Il y a beaucoup de non-dits dans ce film. On ne connaît pas le sort du père absent dans la famille de Marthe, on doit deviner les lieux où se déroule l’action et on tarde à connaître la nature du mal qui afflige Marthe. Il y avait donc une volonté, dans ce film, qui est, comme vous le dites, plutôt linéaire, à poser un voile de mystère sur cette histoire relativement simple?

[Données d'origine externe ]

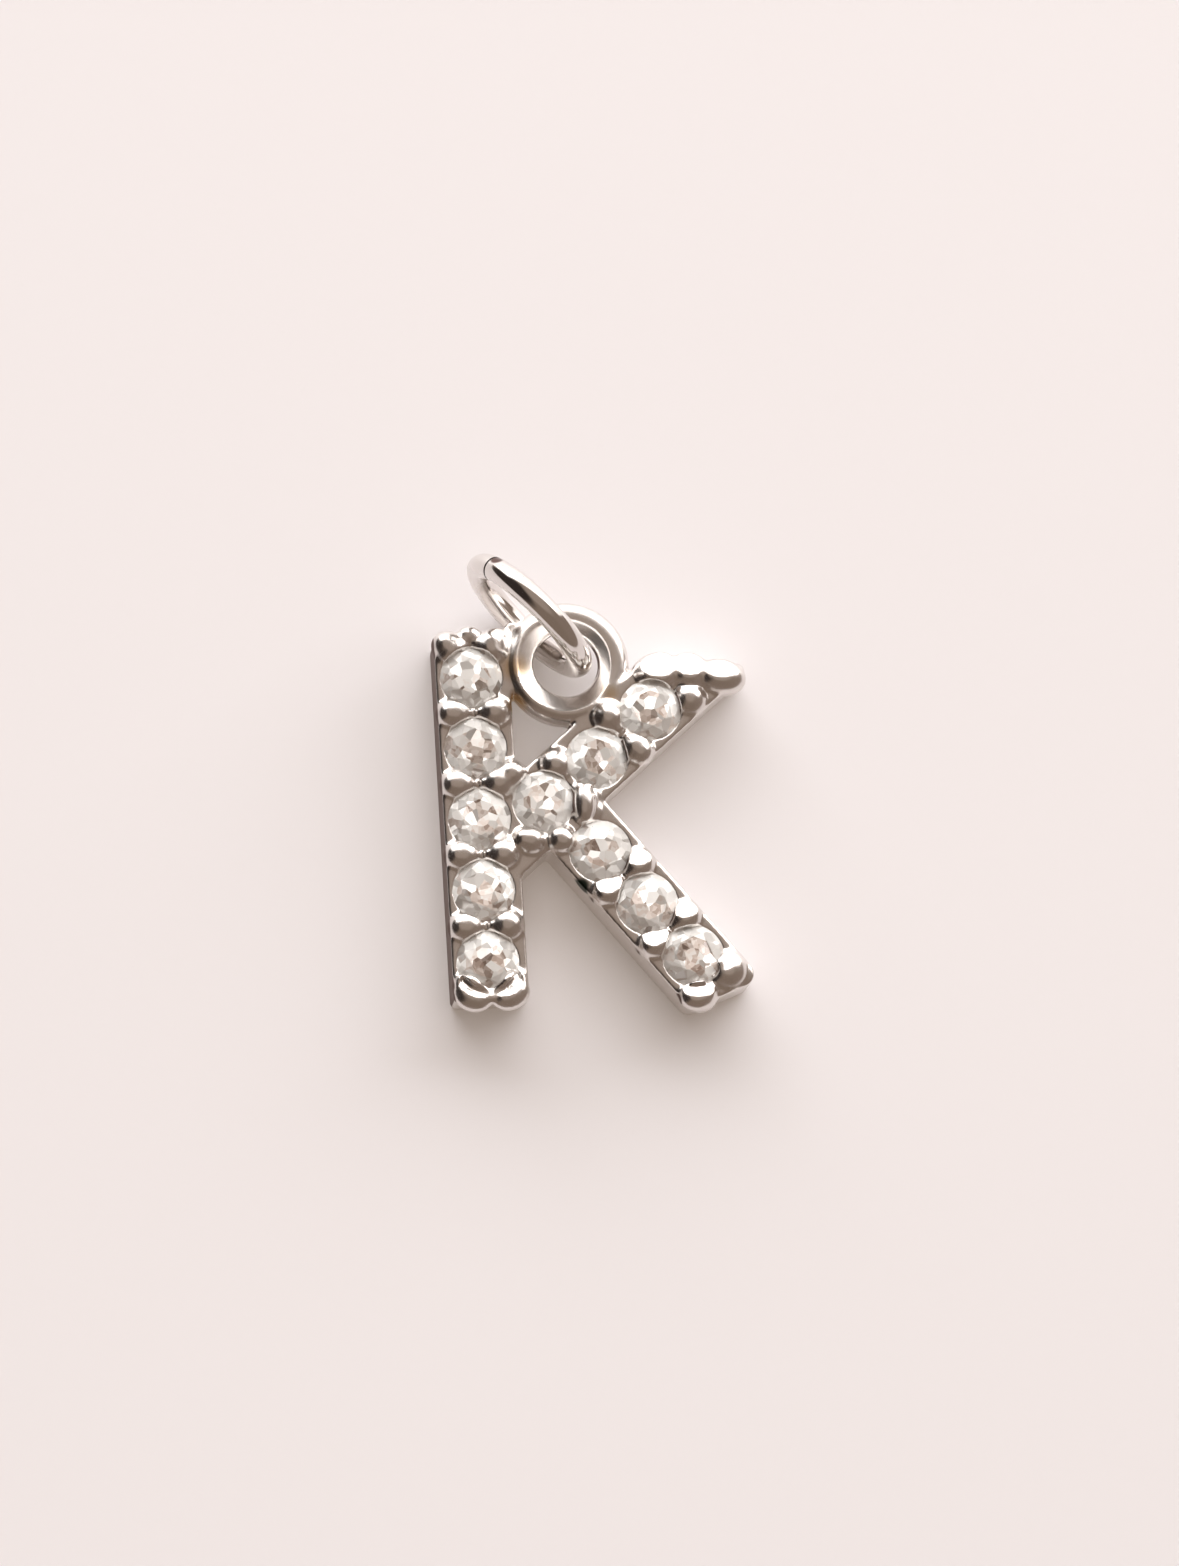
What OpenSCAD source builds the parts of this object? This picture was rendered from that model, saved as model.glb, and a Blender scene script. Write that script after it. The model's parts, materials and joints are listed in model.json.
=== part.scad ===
// Small cast metal letter K charm, pave set with round stones, with a loop and a jump ring.
// Millimetres. The letter lies on its flat back on z = 0, with the stones facing up.
// +Y runs up the letter. The origin is on the back, in the middle of the letter's width and height.

/* [Stones] */
// Diameter of each round stone
stone_d = 1.5; // [1.4:0.05:1.6]
// Width of the stone's table, as a share of its diameter
table_share = 0.58; // [0.5:0.01:0.66]
// Height of the crown, as a share of the diameter
crown_share = 0.15; // [0.11:0.01:0.18]
// Height of the girdle's edge, as a share of the diameter
girdle_share = 0.03; // [0.02:0.005:0.05]
// Depth of the pavilion, as a share of the diameter
pavilion_share = 0.43; // [0.38:0.01:0.46]
// How far the middle of the girdle lies below the top face of the letter
stone_sink = 0.05; // [0.02:0.01:0.1]
// Gap between a stone and the metal of its seat
seat_clearance = 0.02; // [0.01:0.005:0.03]
// Diameter of the hole behind each stone, through the back of the letter
light_hole_d = 0.7; // [0.5:0.05:0.9]

/* [Letter] */
// Thickness of the letter, from its flat back to its top face
letter_h = 1.36; // [1.34:0.02:1.6]
// Metal beside the stones on the upright stem
stem_wall = 0.15; // [0.11:0.01:0.24]
// Metal beside the stones on the upper arm
arm_wall = 0.18; // [0.12:0.01:0.26]
// Metal beside the stones on the lower leg
leg_wall = 0.15; // [0.11:0.01:0.24]
// How far the stem's middle line lies to the right of its stones
stem_shift = 0.04; // [0:0.01:0.08]
// How far the arm's middle line lies above its stones
arm_shift = 0.06; // [0:0.01:0.1]
// Metal past the top stone of the stem
stem_top_tail = 0.32; // [0.2:0.01:0.4]
// Metal past the bottom stone of the stem
stem_foot_tail = 0.16; // [0.1:0.01:0.3]
// Metal past the last stone of the arm, along its middle line
arm_tail = 1.04; // [0.8:0.02:1.1]
// Metal past the last stone of the leg, along its middle line
leg_tail = 0.46; // [0.3:0.02:0.6]
// Angle of the arm above the horizontal
arm_angle = 39.8; // [37:0.2:43]
// Angle of the leg below the horizontal
leg_angle = 52; // [49:0.5:55]
// Slope of the arm's end face, down to the right
arm_end_slope = 9; // [4:1:14]
// Slope of the leg's end face, up to the right
leg_end_slope = 20; // [10:1:30]
// Radius of the rounded corners of the stem and the arm
corner_r = 0.16; // [0.1:0.01:0.24]
// Radius of the rounded corners of the leg
leg_corner_r = 0.32; // [0.2:0.02:0.4]

/* [Stone rows] */
// Gap between neighbouring stones on the stem
stem_gap = 0.23; // [0.18:0.01:0.3]
// Gap between the middle stone of the stem and the junction stone
hub_gap = 0.1; // [0.07:0.01:0.16]
// Direction from the middle stone of the stem to the junction stone
hub_angle = 13; // [10:0.5:16]
// Gap between the junction stone and the first stone of the arm
arm_start_gap = 0.17; // [0.12:0.01:0.24]
// Direction from the junction stone to the first stone of the arm
arm_start_angle = 36.5; // [34:0.5:39]
// Gap between the stones of the arm
arm_gap = 0.28; // [0.2:0.01:0.34]
// Gap between the junction stone and the first stone of the leg
leg_start_gap = 0.31; // [0.25:0.01:0.36]
// Direction down from the junction stone to the first stone of the leg
leg_start_angle = 44.5; // [42:0.5:47]
// Gap between the stones of the leg
leg_gap = 0.17; // [0.12:0.01:0.24]

/* [Prongs] */
// Diameter of the round prongs shared by two stones
prong_d = 0.92; // [0.8:0.02:0.96]
// Diameter of the smaller prongs around the junction stone and on the arm's tip
small_prong_d = 0.76; // [0.66:0.02:0.8]
// Height of the prongs above the top face of the letter
prong_rise = 0.26; // [0.2:0.01:0.3]
// How far a prong stands out of the side wall
prong_proud = 0.03; // [0.02:0.005:0.06]
// How far an end prong stands out of the end face
end_proud = 0.09; // [0.05:0.01:0.14]
// How far the small prongs round the junction stone reach under its edge
hub_prong_lap = 0.12; // [0.08:0.01:0.16]
// How far the end prongs of the leg lie past the middle of its last stone
leg_end_along = 0.77; // [0.7:0.01:0.84]
// Half the angle between the two prongs below the junction stone
hub_lower_spread = 21; // [17:1:24]
// Direction from the junction stone to the prong above it
hub_upper_angle = 136; // [132:1:142]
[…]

"Je déteste les films qui nous disent tout. J’aime la suggestion et j’aime que les gens décident de ce qu’ils voient. Pour certains, le cheval [le personnage de Marthe voit une jument noire en rêve] représente la mort alors que, pour d’autres, il s’agit de la vie. Je trouve ça super puisque certains spectateurs sont aux deux extrêmes et que ça leur plaît tout de même. C’est parfait. De toute façon, à quoi ça m’aurait servi d’écrire: Québec, 1925? À rien. On suit un personnage, on ne sait pas si monsieur Dubé est veuf ou vieux garçon… On s’en fout. Ce que je voulais, c’était suivre le personnage de Marthe. C’est elle qui m’intéresse. Et quand le film se termine, on comprend tout sans avoir expliqué quoi que ce soit. Je m’ennuie dans les films qui soulignent tout au crayon. Le spectateur est capable d’analyser lui-même."

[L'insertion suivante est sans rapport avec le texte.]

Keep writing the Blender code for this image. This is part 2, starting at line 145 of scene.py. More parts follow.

À la toute fin, la petite soeur de Marthe lui demande où elle sera lorsqu’elle sera morte. Marthe lui répond: "Dans tes souvenirs." Selon vous, qu’advient-il quand les souvenirs s’effacent?
"Je crois que les souvenirs ne s’effacent pas nécessairement. On n’oublie jamais tout à fait les gens qu’on aime. Cette réponse-là est très réelle car, malgré son âge, sa petite soeur se souviendra toujours des beaux moments passés avec elle. Ça ne s’effacera jamais. Au même titre que l’histoire du film est partie de la première soeur de mon père. Je m’en souviens parce que mon père et mes oncles m’en ont parlé. Tu vois, le souvenir ne s’est jamais effacé et c’est même devenu un film."